Les trois projets de décrets adressés aux partenaires sociaux

Interrogée à plusieurs reprises sur le système de bonus-malus qui s’imposera à partir du 1er janvier 2020 aux entreprises de sept secteurs pour limiter le recours aux contrats courts, Muriel Pénicaud a également répété, comme le mois dernier, qu’une évaluation serait conduite dans deux ans. « Rien n’empêche de le généraliser ou de l’adapter. Il existe depuis vingt aux États-Unis, avec beaucoup de succès ». Un simulateur sera proposé l’année prochaine aux entreprises pour évaluer le niveau de leurs cotisations d’assurance chômage.

Les questions de la sénatrice Catherine Fournier (Union centriste), sur le coût estimé de l’ouverture de l’assurance chômage à certains démissionnaires et indépendants, sont cependant restées sans réponses. La ministre a seulement indiqué que la disparition en 2018 des cotisations chômage salariales (qui allaient au budget de l’Unédic) ferait bien l’objet d’une « compensation intégrale ». « Mes services travaillent actuellement avec l’Unédic pour que l’on ajuste au mieux la part de CSG affectée pour compenser chaque année. »
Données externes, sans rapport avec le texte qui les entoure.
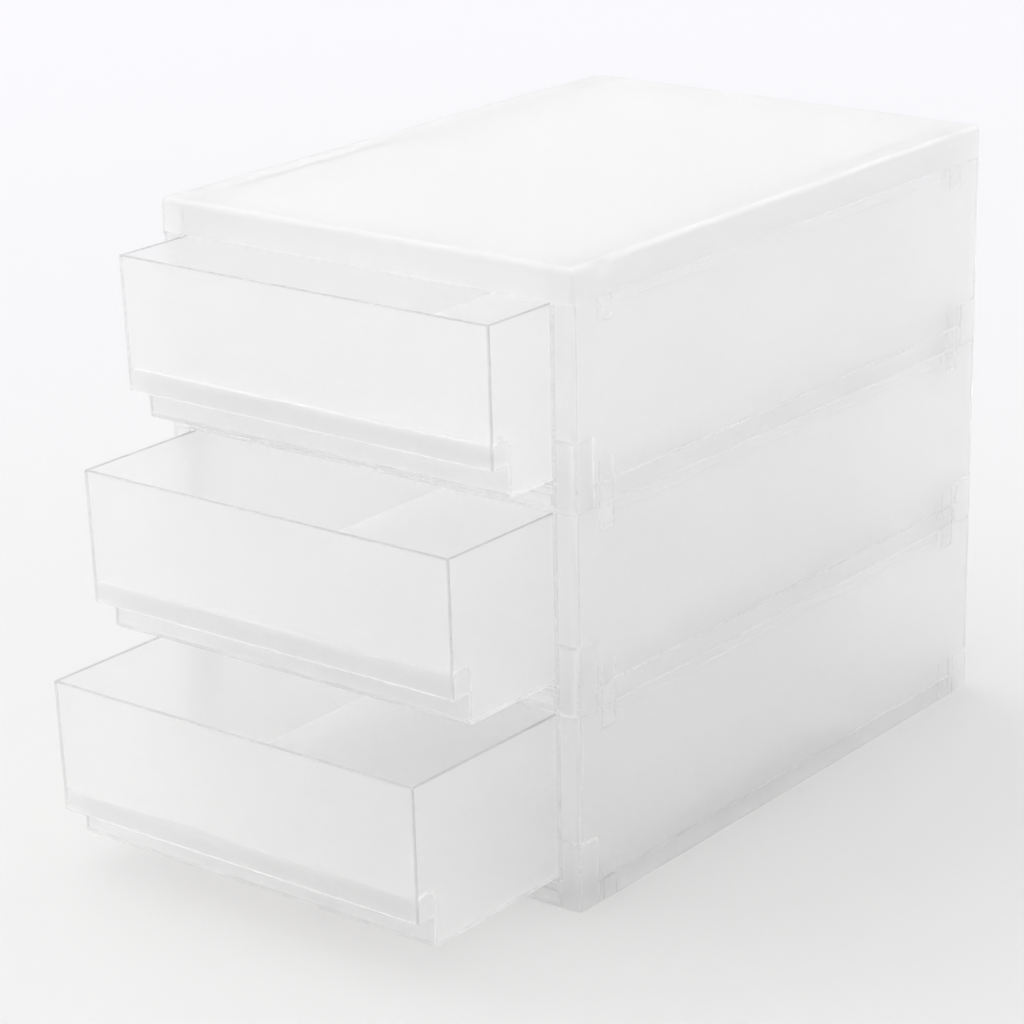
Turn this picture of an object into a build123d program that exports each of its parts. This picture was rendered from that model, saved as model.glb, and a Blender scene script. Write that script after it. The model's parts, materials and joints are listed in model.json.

Avec cette montée en puissance de l’impôt (la CSG), au détriment des cotisations, la ministre a naturellement été interrogée sur l’avenir de la dimension paritaire de l’Unédic, gérée par les syndicats et le patronat. La question se pose d’autant plus, que dans ce dossier de la réforme de l’assurance chômage, l’État s’est substitué aux partenaires sociaux, qui ont échoué à s’entendre en quatre mois (dans un cadre très contraint de recherches d’économies). Pas question de remettre en cause la nature du régime « hybride », où l’État intervient déjà, a précisé Muriel Pénicaud. « Nous sommes conscients qu’il faudra remettre ce sujet à l’ordre du jour, mais c’est prématuré. »

En attendant, les projets de décrets mettant en œuvre la réforme ont été adressés « ce matin » chez les différents partenaires sociaux, tous mécontents des orientations retenues par l’exécutif. Muriel Pénicaud a déclaré qu’ils auraient « une douzaine de jours pour donner leurs remarques ». Une consultation est prévue le 16 juillet.